After a long for me break, I went out and joined a Canadian/Boston group of about 5 skiers and one snowboarder where I was usually holding down the tail spot. I was skiing my powder skis and they were a lot of work in tight trees and chopped up powder that we skied on the Moonlight side. My watch counted 13 runs and 17K. We joined group at poker table in rear of Montana Jack for a beer or two before I caught which may have been last shuttle to parking at 5. While taking off my boots, I heard and saw the rebound from a hard crash between SUV exiting parking and pickup truck going down the road. Since they were blocking the exit, I found another way back to base to get my wife.
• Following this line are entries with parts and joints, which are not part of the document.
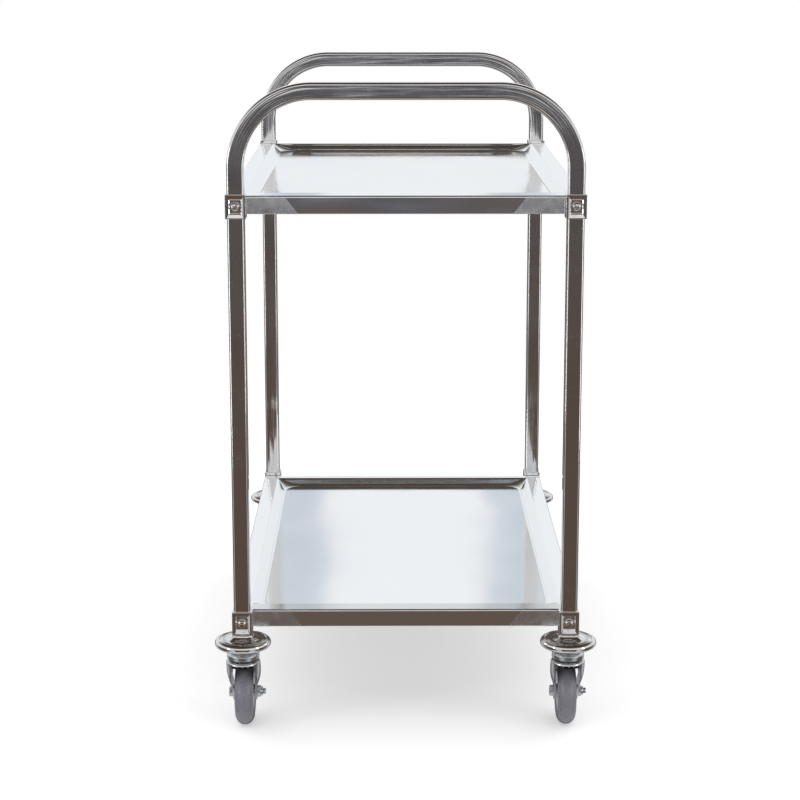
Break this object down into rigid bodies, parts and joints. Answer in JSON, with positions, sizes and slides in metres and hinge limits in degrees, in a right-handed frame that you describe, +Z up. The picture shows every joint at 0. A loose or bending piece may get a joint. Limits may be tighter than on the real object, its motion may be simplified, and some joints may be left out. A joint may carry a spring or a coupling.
{
  "type": "service trolley",
  "caption": "Tiered stainless service trolley: bent square-tube hoops as posts and push bars, rimmed trays, corner brackets, round foot bumpers and swivel casters.",
  "frame": {"origin": "on the floor under the middle of the trolley", "axes": "+Z up, +Y along the trays from the front hoop to the rear hoop, +X across"},
  "size_m": [0.625, 1.015, 1.062],
  "materials": {
    "stainless_tube": "mirror polished",
    "stainless_sheet": "polished, softly reflecting",
    "chrome_fitting": "polished chrome plate",
    "steel_screw": "bright",
    "plug_steel": "plain",
    "caster_plate": "bright zinc plate",
    "race_steel": "dark greased",
    "ball_steel": "ground bearing balls",
    "axle_steel": "zinc plate",
    "hub_plastic": "moulded light grey",
    "grey_rubber": "satin grey rubber"
  },
  "bodies": {
    "frame": {"front_hoop": "stainless_tube", "rear_hoop": "stainless_tube", "upper_tray": "stainless_sheet", "lower_tray": "stainless_sheet", "upper_tray_stiffeners": "stainless_sheet", "lower_tray_stiffeners": "stainless_sheet", "tray_screws": "steel_screw", "tray_nuts": "steel_screw", "post_plugs": "plug_steel", "upper_bracket_front_left": "chrome_fitting", "upper_bracket_front_right": "chrome_fitting", "upper_bracket_rear_left": "chrome_fitting", "upper_bracket_rear_right": "chrome_fitting", "lower_bracket_front_left": "chrome_fitting", "lower_bracket_front_right": "chrome_fitting", "lower_bracket_rear_left": "chrome_fitting", "lower_bracket_rear_right": "chrome_fitting", "bumper_front_left": "chrome_fitting", "caster_head_front_left": "caster_plate", "lower_race_front_left": "race_steel", "race_balls_front_left": "ball_steel", "bumper_front_right": "chrome_fitting", "caster_head_front_right": "caster_plate", "lower_race_front_right": "race_steel", "race_balls_front_right": "ball_steel", "bumper_rear_left": "chrome_fitting", "caster_head_rear_left": "caster_plate", "lower_race_rear_left": "race_steel", "race_balls_rear_left": "ball_steel", "bumper_rear_right": "chrome_fitting", "caster_head_rear_right": "caster_plate", "lower_race_rear_right": "race_steel", "race_balls_rear_right": "ball_steel"},
    "fork_front_left": {"fork_front_left": "caster_plate", "axle_sleeve_front_left": "axle_steel", "axle_bolt_front_left": "axle_steel", "axle_nut_front_left": "axle_steel"},
    "wheel_front_left": {"wheel_hub_front_left": "hub_plastic", "tyre_front_left": "grey_rubber"},
    "fork_front_right": {"fork_front_right": "caster_plate", "axle_sleeve_front_right": "axle_steel", "axle_bolt_front_right": "axle_steel", "axle_nut_front_right": "axle_steel"},
    "wheel_front_right": {"wheel_hub_front_right": "hub_plastic", "tyre_front_right": "grey_rubber"},
    "fork_rear_left": {"fork_rear_left": "caster_plate", "axle_sleeve_rear_left": "axle_steel", "axle_bolt_rear_left": "axle_steel", "axle_nut_rear_left": "axle_steel"},
    "wheel_rear_left": {"wheel_hub_rear_left": "hub_plastic", "tyre_rear_left": "grey_rubber"},
    "fork_rear_right": {"fork_rear_right": "caster_plate", "axle_sleeve_rear_right": "axle_steel", "axle_bolt_rear_right": "axle_steel", "axle_nut_rear_right": "axle_steel"},
    "wheel_rear_right": {"wheel_hub_rear_right": "hub_plastic", "tyre_rear_right": "grey_rubber"}
  },
  "joints": [
    {"name": "swivel_front_left", "type": "hinge", "parent": "frame", "child": "fork_front_left", "pos_m": [-0.2665, -0.4615, 0.1225], "axis": [0, 0, 1], "continuous": true},
    {"name": "roll_front_left", "type": "hinge", "parent": "fork_front_left", "child": "wheel_front_left", "pos_m": [-0.2665, -0.4255, 0.055], "axis": [1, 0, 0], "continuous": true},
    {"name": "swivel_front_right", "type": "hinge", "parent": "frame", "child": "fork_front_right", "pos_m": [0.2665, -0.4615, 0.1225], "axis": [0, 0, 1], "continuous": true},
    {"name": "roll_front_right", "type": "hinge", "parent": "fork_front_right", "child": "wheel_front_right", "pos_m": [0.2665, -0.4255, 0.055], "axis": [1, 0, 0], "continuous": true},
    {"name": "swivel_rear_left", "type": "hinge", "parent": "frame", "child": "fork_rear_left", "pos_m": [-0.2665, 0.4615, 0.1225], "axis": [0, 0, 1], "continuous": true},
    {"name": "roll_rear_left", "type": "hinge", "parent": "fork_rear_left", "child": "wheel_rear_left", "pos_m": [-0.2665, 0.4255, 0.055], "axis": [1, 0, 0], "continuous": true},
    {"name": "swivel_rear_right", "type": "hinge", "parent": "frame", "child": "fork_rear_right", "pos_m": [0.2665, 0.4615, 0.1225], "axis": [0, 0, 1], "continuous": true},
    {"name": "roll_rear_right", "type": "hinge", "parent": "fork_rear_right", "child": "wheel_rear_right", "pos_m": [0.2665, 0.4255, 0.055], "axis": [1, 0, 0], "continuous": true}
  ]
}
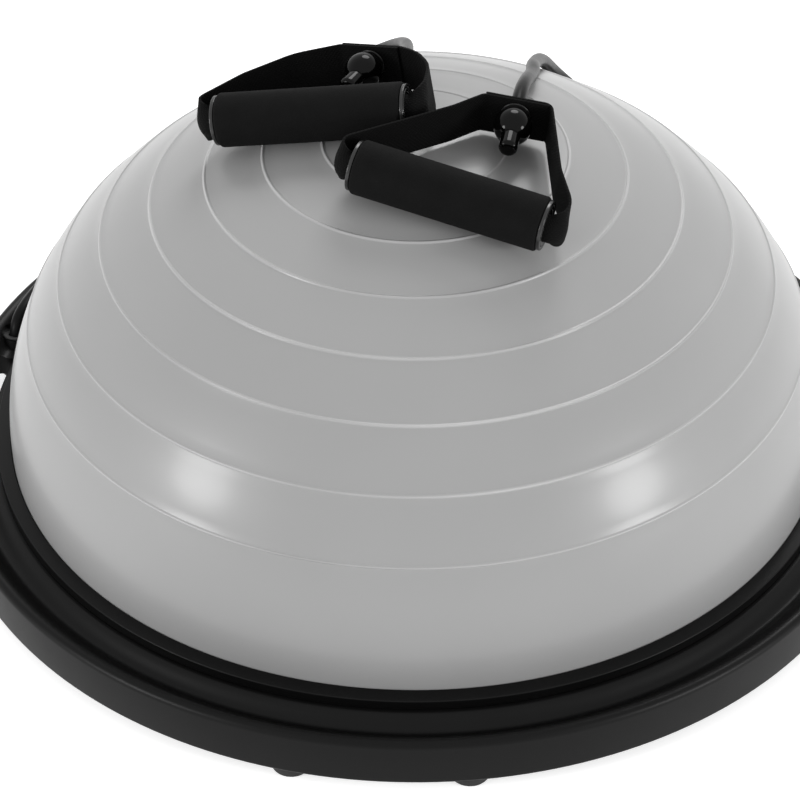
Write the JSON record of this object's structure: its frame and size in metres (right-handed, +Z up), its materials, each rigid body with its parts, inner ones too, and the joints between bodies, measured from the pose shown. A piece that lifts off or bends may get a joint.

The rest of this will be quick summary. Big Sky had 12” new the day before we arrived and reported 11/7/5” new the three days we skied. Upper lifts including the tram did not run on Tues or Wed. My highlights on Thursday were being at the right end of the rope raise getting first tracks into Steep and Deep under the Powder Seeker chair (a 6-pack with cover and heated seats), and catching tram with short line and sun at the top a little after 2. Only Liberty Bowl was open and I found I few rocks skiing deep snow along right edge. I had 17K before lunch and finished with over 28.5K. Sorry, but rest of my report and pictures will have to wait as we are in West Yellowstone, where it is -3, and have a snowmobile tour to Old Faithful to catch.
 
Added a few pictures, but need to get going as we are skiing JHMR today and are in Driggs, about an hour away
 
tseeb":3iqm9eh3 said:
the most advanced lifts in the world, Ramcharger 8-pack with heated seats, blue cover and footrests that automatically raise a couple of feet before unloading.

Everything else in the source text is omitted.